-- Begin --
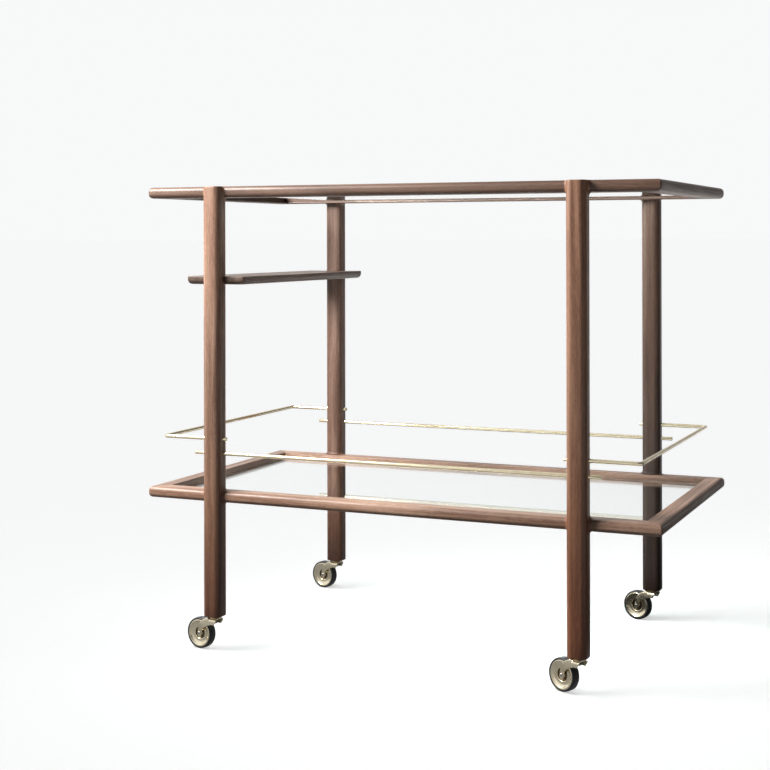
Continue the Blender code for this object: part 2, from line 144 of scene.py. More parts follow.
# ================================================================== materials
def wood(name, dark, mid, light, tone=(0.80, 1.12), pore=0.6, rough=(0.36, 0.5)):
    """Oiled straight-grained timber; the grain runs along x of the "board" attribute."""
    mat, t = new_material(name)
    board = t.add("ShaderNodeAttribute", {"attribute_name": "board"}).outputs["Vector"]
    drift = t.noise(t.scaled(board, (3.0, 14.0, 14.0)), 2.0).outputs["Color"]
    drift = t.add("ShaderNodeVectorMath", {"operation": "SUBTRACT"}, i0=drift,
                  i1=(0.5, 0.5, 0.5)).outputs[0]
    drift = t.add("ShaderNodeVectorMath", {"operation": "MULTIPLY"}, i0=drift,
                  i1=(0.0, 0.011, 0.011)).outputs[0]
    grain = t.add("ShaderNodeVectorMath", {"operation": "ADD"}, i0=board,
                  i1=drift).outputs[0]
    # growth rings, cut through at a slant so that they close in long arches
    rings = t.noise(t.scaled(grain, (1.5, 30.0, 30.0)), 1.5).outputs["Fac"]
    rings = t.math("PINGPONG", t.math("MULTIPLY", rings, 9.0), 1.0)
    rings = t.span(rings, 0.0, 1.0)
    fibre = t.noise(t.scaled(grain, (8.0, 330.0, 330.0)), 5.0, 0.62).outputs["Fac"]
    fine = t.noise(t.scaled(grain, (26.0, 1500.0, 1500.0)), 3.0, 0.6).outputs["Fac"]
    streak = t.noise(t.scaled(grain, (2.2, 95.0, 95.0)), 2.0, 0.5).outputs["Fac"]
    dashes = t.noise(t.scaled(grain, (150.0, 2100.0, 2100.0)), 1.0).outputs["Fac"]
    dashes = t.span(dashes, 0.60, 0.70)
    mottle = t.noise(t.scaled(grain, (60.0, 420.0, 420.0)), 3.0, 0.65).outputs["Fac"]
    value = t.math("ADD", t.math("MULTIPLY", rings, 0.14), t.math("MULTIPLY", fibre, 0.42))
    value = t.math("ADD", value, t.math("MULTIPLY", fine, 0.20))
    value = t.math("ADD", value, t.math("MULTIPLY", streak, 0.36))
    value = t.math("ADD", value, t.math("MULTIPLY", mottle, 0.26))
    colour = t.ramp(value, [(0.535, dark), (0.67, mid), (0.82, light)])
    broad = t.noise(t.scaled(board, (2.4, 11.0, 11.0)), 1.0).outputs["Fac"]
    broad = t.span(broad, 0.3, 0.7, tone[0], tone[1])
    grey = t.add("ShaderNodeCombineColor", Red=broad, Green=broad, Blue=broad).outputs[0]
    colour = t.blend("MULTIPLY", 1.0, colour, grey)
    # the tint attribute scales each board by its own tone and by painted light and shade
    tint = t.add("ShaderNodeAttribute", {"attribute_name": "tint"}).outputs["Vector"]
    colour = t.blend("MULTIPLY", 1.0, colour, tint)
    colour = t.blend("MULTIPLY", t.math("MULTIPLY", dashes, pore), colour,
                     (0.28, 0.22, 0.19))
    roughness = t.span(fibre, 0.3, 0.7, rough[1], rough[0])
    height = t.math("SUBTRACT", t.math("MULTIPLY", fine, 0.6),
                    t.math("MULTIPLY", dashes, 0.8))
    height = t.math("ADD", height, t.math("MULTIPLY", fibre, 0.7))
    bump = t.add("ShaderNodeBump", Strength=0.22, Distance=0.00022, Height=height)
    shader = t.add("ShaderNodeBsdfPrincipled", Base_Color=colour, Roughness=roughness,
                   Normal=bump.outputs[0], IOR=1.47)
    t.output(shader.outputs[0])
    return mat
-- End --
The exercise →
Extract the data in full. Keep it word for word.

Expected answer →
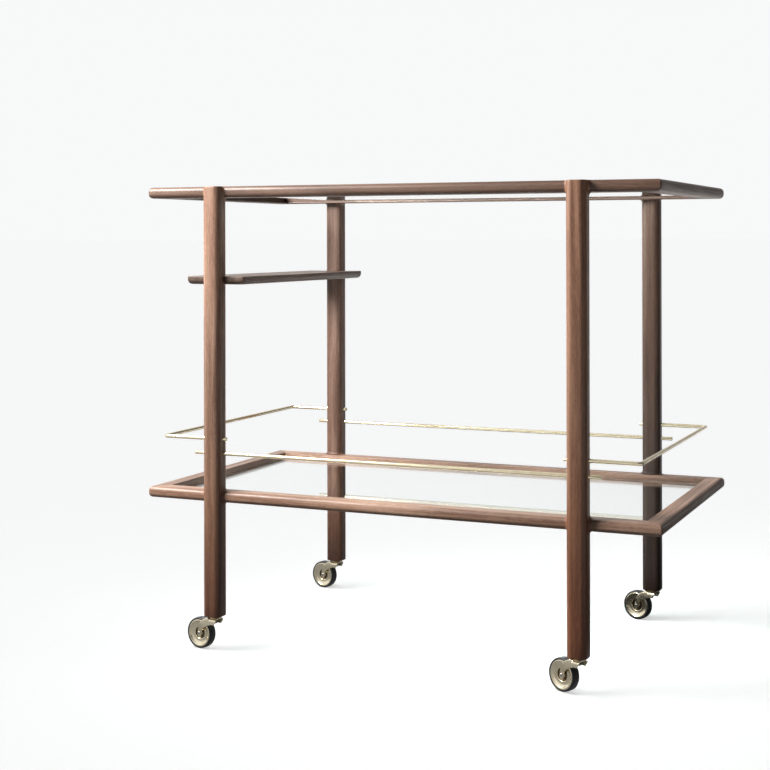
Continue the Blender code for this object: part 2, from line 144 of scene.py. More parts follow.
# ================================================================== materials
def wood(name, dark, mid, light, tone=(0.80, 1.12), pore=0.6, rough=(0.36, 0.5)):
    """Oiled straight-grained timber; the grain runs along x of the "board" attribute."""
    mat, t = new_material(name)
    board = t.add("ShaderNodeAttribute", {"attribute_name": "board"}).outputs["Vector"]
    drift = t.noise(t.scaled(board, (3.0, 14.0, 14.0)), 2.0).outputs["Color"]
    drift = t.add("ShaderNodeVectorMath", {"operation": "SUBTRACT"}, i0=drift,
                  i1=(0.5, 0.5, 0.5)).outputs[0]
    drift = t.add("ShaderNodeVectorMath", {"operation": "MULTIPLY"}, i0=drift,
                  i1=(0.0, 0.011, 0.011)).outputs[0]
    grain = t.add("ShaderNodeVectorMath", {"operation": "ADD"}, i0=board,
                  i1=drift).outputs[0]
    # growth rings, cut through at a slant so that they close in long arches
    rings = t.noise(t.scaled(grain, (1.5, 30.0, 30.0)), 1.5).outputs["Fac"]
    rings = t.math("PINGPONG", t.math("MULTIPLY", rings, 9.0), 1.0)
    rings = t.span(rings, 0.0, 1.0)
    fibre = t.noise(t.scaled(grain, (8.0, 330.0, 330.0)), 5.0, 0.62).outputs["Fac"]
    fine = t.noise(t.scaled(grain, (26.0, 1500.0, 1500.0)), 3.0, 0.6).outputs["Fac"]
    streak = t.noise(t.scaled(grain, (2.2, 95.0, 95.0)), 2.0, 0.5).outputs["Fac"]
    dashes = t.noise(t.scaled(grain, (150.0, 2100.0, 2100.0)), 1.0).outputs["Fac"]
    dashes = t.span(dashes, 0.60, 0.70)
    mottle = t.noise(t.scaled(grain, (60.0, 420.0, 420.0)), 3.0, 0.65).outputs["Fac"]
    value = t.math("ADD", t.math("MULTIPLY", rings, 0.14), t.math("MULTIPLY", fibre, 0.42))
    value = t.math("ADD", value, t.math("MULTIPLY", fine, 0.20))
    value = t.math("ADD", value, t.math("MULTIPLY", streak, 0.36))
    value = t.math("ADD", value, t.math("MULTIPLY", mottle, 0.26))
    colour = t.ramp(value, [(0.535, dark), (0.67, mid), (0.82, light)])
    broad = t.noise(t.scaled(board, (2.4, 11.0, 11.0)), 1.0).outputs["Fac"]
    broad = t.span(broad, 0.3, 0.7, tone[0], tone[1])
    grey = t.add("ShaderNodeCombineColor", Red=broad, Green=broad, Blue=broad).outputs[0]
    colour = t.blend("MULTIPLY", 1.0, colour, grey)
    # the tint attribute scales each board by its own tone and by painted light and shade
    tint = t.add("ShaderNodeAttribute", {"attribute_name": "tint"}).outputs["Vector"]
    colour = t.blend("MULTIPLY", 1.0, colour, tint)
    colour = t.blend("MULTIPLY", t.math("MULTIPLY", dashes, pore), colour,
                     (0.28, 0.22, 0.19))
    roughness = t.span(fibre, 0.3, 0.7, rough[1], rough[0])
    height = t.math("SUBTRACT", t.math("MULTIPLY", fine, 0.6),
                    t.math("MULTIPLY", dashes, 0.8))
    height = t.math("ADD", height, t.math("MULTIPLY", fibre, 0.7))
    bump = t.add("ShaderNodeBump", Strength=0.22, Distance=0.00022, Height=height)
    shader = t.add("ShaderNodeBsdfPrincipled", Base_Color=colour, Roughness=roughness,
                   Normal=bump.outputs[0], IOR=1.47)
    t.output(shader.outputs[0])
    return mat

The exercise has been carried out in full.